Builder.ai : la fausse IA au cœur d’un effondrement

Le 4 juin 2025, les révélations ont secoué le monde de la tech. L’entreprise Builder.ai, start-up britannique longtemps présentée comme pionnière de l’intelligence artificielle, s’est effondrée sous le poids d’un mensonge industriel. Officiellement, sa technologie IA baptisée Natasha permettait de générer automatiquement des applications sur mesure pour les entreprises. En réalité, c’étaient 700 développeurs en Inde qui réalisaient manuellement le travail, dans des conditions opaques.

Comme le révélait CNEWS, « l’IA mise en avant par la société n’était qu’une interface permettant à des humains d’effectuer le travail sans que les clients ne s’en rendent compte ».

L’affaire a exposé une technologie IA trompeuse, où le terme “automatisation” n’était qu’une illusion savamment orchestrée, un cas d’école de ce qu’on appelle désormais AI washing.

Des millions pour une illusion : l’envers du décor financier

Builder.ai avait tout pour séduire. Soutenue par Microsoft et la Qatar Investment Authority, elle avait levé plus de 445 millions de dollars et était valorisée à 1,5 milliard de dollars, soit près de 1,4 milliard d’euros. Mais en mai 2025, les investisseurs découvrent la supercherie.

Le fonds Viola Credit gèle alors 37 millions de dollars de liquidités, soupçonnant une fraude aux revenus 2024. Selon The Times of India, « Builder.ai avait promis 220 millions de dollars de chiffre d’affaires. L’audit a révélé seulement 50 millions. »

La plateforme Natasha n’était pas seulement une fausse IA, elle était aussi une machine à justifier des projections falsifiées. Pendant des années, l’entreprise aurait habillé ses bilans pour continuer à séduire les fonds.
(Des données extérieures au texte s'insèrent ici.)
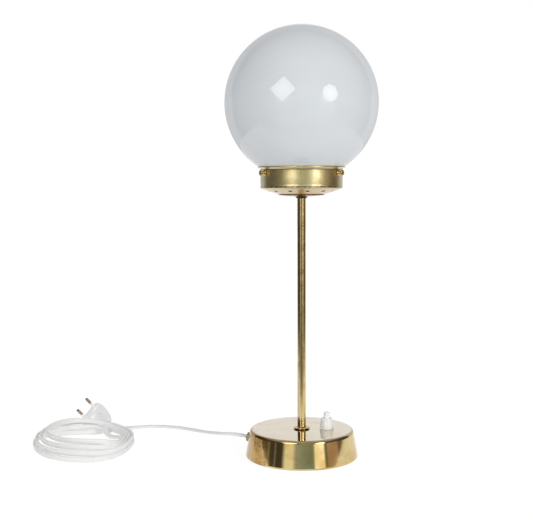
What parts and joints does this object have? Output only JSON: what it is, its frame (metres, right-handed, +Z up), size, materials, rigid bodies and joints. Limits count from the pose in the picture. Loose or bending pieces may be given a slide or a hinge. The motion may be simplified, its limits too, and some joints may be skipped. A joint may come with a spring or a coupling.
{
  "type": "glass globe table lamp",
  "caption": "Table lamp: opal glass globe held by thumbscrews in a spun brass gallery, thin brass stem, weighted round foot with a push switch, flat flex coiled beside it with a two-pin plug.",
  "frame": {"origin": "middle of the foot's underside, on the table", "axes": "+Z up along the stem, +X towards the push switch, -Y towards the viewer; the cable leaves towards -X"},
  "size_m": [0.424, 0.235, 0.5101],
  "materials": {
    "brass_foot": "polished, lacquered, tarnished in patches",
    "brass_stem": "polished tube with fine tarnish",
    "brass_gallery": "satin, turned",
    "brass_bright": "polished",
    "dark_ring": "oxidised, nearly black",
    "contact_brass": "bare strip",
    "cast_weight": "rough cast",
    "zinc_steel": "zinc plated",
    "felt": "pressed felt",
    "opal_glass": "opal, glossy",
    "bulb_glass": "frosted",
    "bulb_cap_metal": "pressed, bare",
    "bulb_contact": "dark glass with a solder spot",
    "holder_white": "moulded, glossy",
    "porcelain": "glazed",
    "switch_white": "moulded, glossy",
    "flex_white": "matt, ribbed",
    "plug_white": "moulded, satin",
    "pin_nickel": "nickel plated brass",
    "wire_blue": "single-core sheath",
    "wire_brown": "single-core sheath"
  },
  "bodies": {
    "lamp": {"base_shell": "brass_foot", "base_weight": "cast_weight", "base_felt": "felt", "weight_washer": "zinc_steel", "weight_nut": "brass_bright", "stem_tube": "brass_stem", "foot_ring": "brass_bright", "top_ring": "dark_ring", "gallery_disc": "brass_bright", "gallery": "brass_gallery", "gallery_nut": "brass_bright", "screw_bosses": "brass_gallery", "holder_cap": "holder_white", "holder_skirt": "holder_white", "holder_insert": "porcelain", "holder_terminals": "contact_brass", "socket_shell": "contact_brass", "centre_contact": "contact_brass", "switch_collar": "switch_white", "switch_housing": "holder_white", "switch_spring": "zinc_steel", "switch_contacts": "contact_brass", "cord_gland": "brass_bright", "gland_nut": "brass_bright", "cord_clamp": "zinc_steel", "clamp_screws": "zinc_steel", "cord_tail": "flex_white", "wire_neutral": "wire_blue", "wire_switched": "wire_brown", "wire_feed": "wire_brown", "cord_run": "flex_white", "cord_coil": "flex_white", "plug_body": "plug_white", "plug_sleeves": "plug_white", "plug_pins": "pin_nickel"},
    "button": {"switch_button": "switch_white", "switch_bridge": "contact_brass"},
    "screw_left": {"glass_screw_left": "brass_bright"},
    "screw_right": {"glass_screw_right": "brass_bright"},
    "screw_back": {"glass_screw_back": "brass_bright"},
    "globe": {"globe": "opal_glass"},
    "bulb": {"bulb_cap": "bulb_cap_metal", "bulb_contact": "bulb_contact", "bulb_glass": "bulb_glass"}
  },
  "joints": [
    {"name": "button_press", "type": "slide", "parent": "lamp", "child": "button", "axis": [0, 0, -1], "range_m": [0, 0.003], "stiffness_N_per_m": 400, "springref_m": -0.004, "deforming": ["switch_spring"]},
    {"name": "glass_screw_back_out_left", "type": "slide", "parent": "lamp", "child": "screw_left", "axis": [-0.866, -0.5, 0], "range_m": [0, 0.004]},
    {"name": "glass_screw_back_out_right", "type": "slide", "parent": "lamp", "child": "screw_right", "axis": [0.866, -0.5, 0], "range_m": [0, 0.004]},
    {"name": "glass_screw_back_out_back", "type": "slide", "parent": "lamp", "child": "screw_back", "axis": [0, 1, 0], "range_m": [0, 0.004]},
    {"name": "globe_lift", "type": "slide", "parent": "lamp", "child": "globe", "axis": [0, 0, 1], "range_m": [0, 0.15]},
    {"name": "bulb_unscrew", "type": "slide", "parent": "lamp", "child": "bulb", "axis": [0, 0, 1], "range_m": [0, 0.028]}
  ]
}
Enquête pour blanchiment et procédure de faillite

Le 30 mai 2025, le nouveau PDG, Manpreet Ratia, alerte la justice américaine. Une enquête fédérale pour blanchiment d’argent est ouverte. Les procureurs de l’État de New York exigent les documents internes, les bases clients et les communications internes de Builder.ai.

D’après Business Standard, la société doit 85 millions de dollars à Amazon pour l’hébergement cloud, 30 millions à Microsoft, et fait face à une procédure de faillite aux États-Unis et au Royaume-Uni. Environ 1 000 personnes ont été licenciées.

Des signaux ignorés depuis 2019

Le scandale n’est pas sorti de nulle part. En 2019 déjà, le Wall Street Journal pointait les incohérences de Builder.ai. Et un ancien cadre, Robert Holdheim, avait intenté un procès de 5 millions de dollars, affirmant que la technologie n’était « rien d’autre qu’un rideau de fumée ».

Comme le rapporte The Times of India,:« Builder.ai disait que ses applications étaient générées à 80 % par l’IA, alors que cette technologie n’était même pas en développement. »

Une exploitation à grande échelle dissimulée par le mythe technologique

La dimension humaine du scandale est tout aussi édifiante. Les développeurs en Inde travaillaient dans des conditions très éloignées des standards éthiques internationaux. 20 Minutes, 4 juin 2025 révèle que ces salariés étaient « payés une fraction du salaire moyen européen », sans droit à la syndicalisation ni garantie sociale. Il s’agit d’une exploitation directe, maquillée sous des discours d’innovation.

Un scandale tech de plus, ou le symptôme d’un modèle à bout de souffle ?

Le scandale tech au Royaume-Uni soulève des questions majeures sur la régulation de l’intelligence artificielle et des start-ups. Comment une plateforme fondée sur une fausse IA a-t-elle pu lever des centaines de millions d’euros sans qu’aucun régulateur ne s’interroge ? Pourquoi les grands investisseurs, comme Microsoft, n’ont-ils pas exigé de preuves concrètes de fonctionnement ?

Ce naufrage révèle la force de la narration dans l’écosystème start-up, où un storytelling bien ficelé vaut parfois plus qu’une réelle innovation technologique. Builder.ai n’est peut-être pas une exception : il est le miroir d’un système bâti sur l’opacité et l’hypervalorisation.